Validating Your Empathy Map

An empathy map built from imagination is a hypothesis. An empathy map built from conversations is a tool.

After completing your first draft, talk to five real people who match your profile. During those conversations, listen for the phrases that belong in each quadrant. Listen for the emotions behind their words. Listen for the gap between what they say and what they do.

After each conversation, update the map. Add new phrases. Remove assumptions that were not confirmed. Highlight the themes that appeared in multiple conversations.

By the fifth conversation, your empathy map will be grounded in reality. The phrases on it will be real phrases spoken by real people. The fears will be real fears. The behaviors will be observed, not imagined.

This grounded empathy map becomes your north star. Not because it is perfect — it will need updating as you learn more.

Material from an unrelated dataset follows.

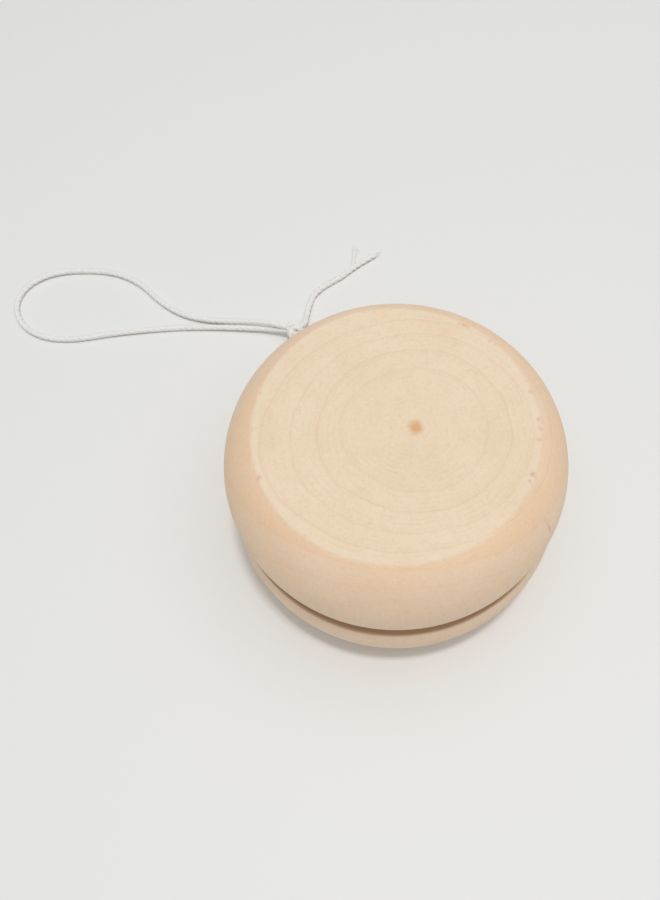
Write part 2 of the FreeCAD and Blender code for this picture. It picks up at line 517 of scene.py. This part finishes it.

But because it captures the lived experience of your customer in a way that demographics, surveys, and market reports never can.

The Empathy Habit

Building one empathy map is useful. Maintaining an empathy practice is powerful.

Every customer conversation you have, every support email you read, every review you receive — these are all data points for your empathy map. Keep a running document. When a customer says something that reveals what they think, feel, hear, or see, add it.

Over time, your empathy map becomes a living record of your customer’s experience. And that record — more than your product roadmap, more than your marketing plan, more than your financial projections — is what keeps your business aligned with the people it serves.

The founders who build lasting businesses are not the ones with the best products. They are the ones who understand their customers deeply enough to build products that feel like they were made specifically for one person.

Because they were.

Start your empathy map today. Twenty minutes. One page. Four quadrants. And the beginning of understanding the person you are building for — not as a demographic, but as a human being with fears, hopes, habits, and a problem you can solve.